TASK TO CARRY OUT
Exactly reproduce each line of the listing that follows.

DATA EXTRACT
----
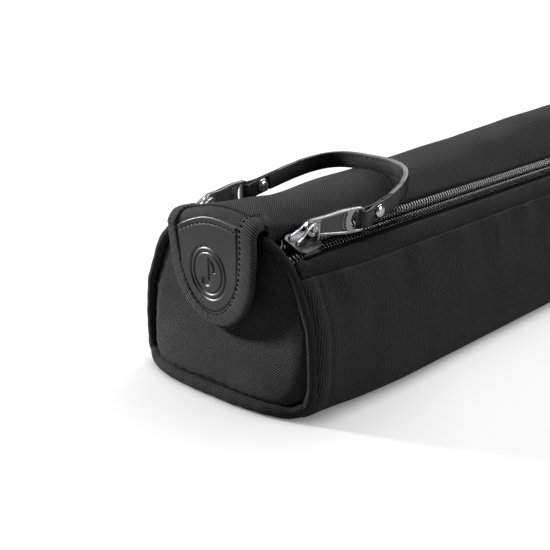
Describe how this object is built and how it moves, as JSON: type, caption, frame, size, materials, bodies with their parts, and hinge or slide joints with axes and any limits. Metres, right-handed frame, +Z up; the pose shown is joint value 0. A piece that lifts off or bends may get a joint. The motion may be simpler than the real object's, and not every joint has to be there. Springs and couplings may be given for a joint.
{
  "type": "music stand carrying bag",
  "caption": "Slim padded carrying bag for a folded music stand, with a lid between two zips, an end flap and a leather strap handle joining the zip pulls.",
  "frame": {"origin": "middle of the flat base, on the surface that it rests on", "axes": "+X along the bag from the flap end to the hinge end, +Z up, +Y to the left when looking along +X"},
  "size_m": [0.53, 0.1074, 0.0951],
  "materials": {
    "body_cloth": "diagonal twill weave, matt",
    "hem_cloth": "plain weave, matt",
    "welt": "piped welt, matt",
    "foam": "closed-cell padding",
    "lining": "plain woven lining",
    "zip_tape": "herringbone zip tape",
    "zip_coil": "moulded coil, glossy",
    "slider_metal": "dark nickel, polished",
    "pull_metal": "dark nickel, polished",
    "rivet_metal": "bright nickel, polished",
    "binding": "ribbed tape",
    "patch_leather": "smooth satin leather, embossed",
    "strap_leather": "smooth satin leather with painted edges",
    "hook_and_loop": "hook and loop pile"
  },
  "bodies": {
    "tub": {"bottom_panel": "body_cloth", "right_side_panel": "body_cloth", "left_side_panel": "body_cloth", "right_top_hem": "hem_cloth", "left_top_hem": "hem_cloth", "near_end_panel": "body_cloth", "far_end_panel": "body_cloth", "near_end_welt": "welt", "far_end_welt": "welt", "base_board": "foam", "right_side_foam": "foam", "left_side_foam": "foam", "near_end_foam": "foam", "far_end_foam": "foam", "tub_lining": "lining", "right_body_tape": "zip_tape", "left_body_tape": "zip_tape", "right_body_coil": "zip_coil", "left_body_coil": "zip_coil", "zip_end_stops": "slider_metal", "end_loop_patch": "hook_and_loop", "hinge_seam_binding": "hem_cloth"},
    "lid": {"lid_panel": "body_cloth", "lid_front_lip": "body_cloth", "lid_foam": "foam", "lid_lining": "lining", "right_lid_tape": "zip_tape", "left_lid_tape": "zip_tape", "right_lid_coil": "zip_coil", "left_lid_coil": "zip_coil"},
    "flap": {"end_flap": "body_cloth", "flap_binding": "binding", "leather_patch": "patch_leather", "flap_hook_patch": "hook_and_loop"},
    "slider_right": {"right_slider": "slider_metal", "right_slider_crown": "slider_metal"},
    "slider_left": {"left_slider": "slider_metal", "left_slider_crown": "slider_metal"},
    "handle": {"right_zip_pull": "pull_metal", "left_zip_pull": "pull_metal", "strap_outer": "strap_leather", "strap_inner": "strap_leather", "strap_rivets": "rivet_metal"}
  },
  "joints": [
    {"name": "lid_open", "type": "hinge", "parent": "tub", "child": "lid", "pos_m": [0.26365, 0, 0.0868], "axis": [0, 1, 0], "range_deg": [0, 75]},
    {"name": "right_zip_slide", "type": "slide", "parent": "lid", "child": "slider_right", "axis": [1, 0, 0], "range_m": [0, 0.41]},
    {"name": "left_zip_slide", "type": "slide", "parent": "lid", "child": "slider_left", "axis": [1, 0, 0], "range_m": [0, 0.41]},
    {"name": "flap_lift", "type": "hinge", "parent": "lid", "child": "flap", "pos_m": [-0.26405, 0, 0.0803], "axis": [0, 1, 0], "range_deg": [0, 110]},
    {"name": "handle_swing", "type": "hinge", "parent": "slider_right", "child": "handle", "pos_m": [-0.23565, -0.032, 0.0792], "axis": [0, -1, 0], "range_deg": [0, 150]}
  ],
  "couplings": [
    {"joint": "right_zip_slide", "follows": "lid_open", "m_per_rad": 0.3132},
    {"joint": "left_zip_slide", "follows": "lid_open", "m_per_rad": 0.3132}
  ]
}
----
RESULT OF THE EXERCISE
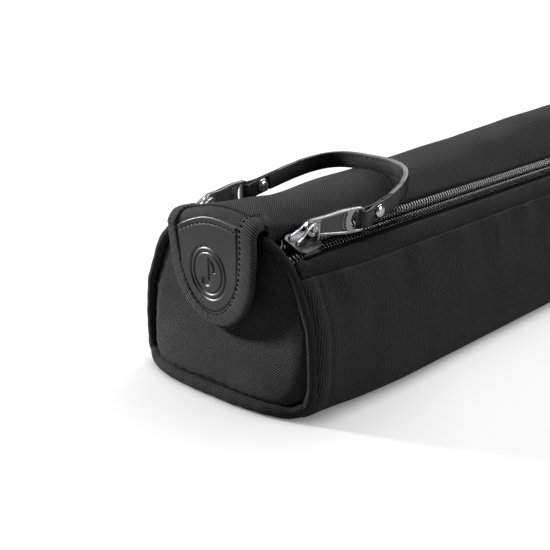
Describe how this object is built and how it moves, as JSON: type, caption, frame, size, materials, bodies with their parts, and hinge or slide joints with axes and any limits. Metres, right-handed frame, +Z up; the pose shown is joint value 0. A piece that lifts off or bends may get a joint. The motion may be simpler than the real object's, and not every joint has to be there. Springs and couplings may be given for a joint.
{
  "type": "music stand carrying bag",
  "caption": "Slim padded carrying bag for a folded music stand, with a lid between two zips, an end flap and a leather strap handle joining the zip pulls.",
  "frame": {"origin": "middle of the flat base, on the surface that it rests on", "axes": "+X along the bag from the flap end to the hinge end, +Z up, +Y to the left when looking along +X"},
  "size_m": [0.53, 0.1074, 0.0951],
  "materials": {
    "body_cloth": "diagonal twill weave, matt",
    "hem_cloth": "plain weave, matt",
    "welt": "piped welt, matt",
    "foam": "closed-cell padding",
    "lining": "plain woven lining",
    "zip_tape": "herringbone zip tape",
    "zip_coil": "moulded coil, glossy",
    "slider_metal": "dark nickel, polished",
    "pull_metal": "dark nickel, polished",
    "rivet_metal": "bright nickel, polished",
    "binding": "ribbed tape",
    "patch_leather": "smooth satin leather, embossed",
    "strap_leather": "smooth satin leather with painted edges",
    "hook_and_loop": "hook and loop pile"
  },
  "bodies": {
    "tub": {"bottom_panel": "body_cloth", "right_side_panel": "body_cloth", "left_side_panel": "body_cloth", "right_top_hem": "hem_cloth", "left_top_hem": "hem_cloth", "near_end_panel": "body_cloth", "far_end_panel": "body_cloth", "near_end_welt": "welt", "far_end_welt": "welt", "base_board": "foam", "right_side_foam": "foam", "left_side_foam": "foam", "near_end_foam": "foam", "far_end_foam": "foam", "tub_lining": "lining", "right_body_tape": "zip_tape", "left_body_tape": "zip_tape", "right_body_coil": "zip_coil", "left_body_coil": "zip_coil", "zip_end_stops": "slider_metal", "end_loop_patch": "hook_and_loop", "hinge_seam_binding": "hem_cloth"},
    "lid": {"lid_panel": "body_cloth", "lid_front_lip": "body_cloth", "lid_foam": "foam", "lid_lining": "lining", "right_lid_tape": "zip_tape", "left_lid_tape": "zip_tape", "right_lid_coil": "zip_coil", "left_lid_coil": "zip_coil"},
    "flap": {"end_flap": "body_cloth", "flap_binding": "binding", "leather_patch": "patch_leather", "flap_hook_patch": "hook_and_loop"},
    "slider_right": {"right_slider": "slider_metal", "right_slider_crown": "slider_metal"},
    "slider_left": {"left_slider": "slider_metal", "left_slider_crown": "slider_metal"},
    "handle": {"right_zip_pull": "pull_metal", "left_zip_pull": "pull_metal", "strap_outer": "strap_leather", "strap_inner": "strap_leather", "strap_rivets": "rivet_metal"}
  },
  "joints": [
    {"name": "lid_open", "type": "hinge", "parent": "tub", "child": "lid", "pos_m": [0.26365, 0, 0.0868], "axis": [0, 1, 0], "range_deg": [0, 75]},
    {"name": "right_zip_slide", "type": "slide", "parent": "lid", "child": "slider_right", "axis": [1, 0, 0], "range_m": [0, 0.41]},
    {"name": "left_zip_slide", "type": "slide", "parent": "lid", "child": "slider_left", "axis": [1, 0, 0], "range_m": [0, 0.41]},
    {"name": "flap_lift", "type": "hinge", "parent": "lid", "child": "flap", "pos_m": [-0.26405, 0, 0.0803], "axis": [0, 1, 0], "range_deg": [0, 110]},
    {"name": "handle_swing", "type": "hinge", "parent": "slider_right", "child": "handle", "pos_m": [-0.23565, -0.032, 0.0792], "axis": [0, -1, 0], "range_deg": [0, 150]}
  ],
  "couplings": [
    {"joint": "right_zip_slide", "follows": "lid_open", "m_per_rad": 0.3132},
    {"joint": "left_zip_slide", "follows": "lid_open", "m_per_rad": 0.3132}
  ]
}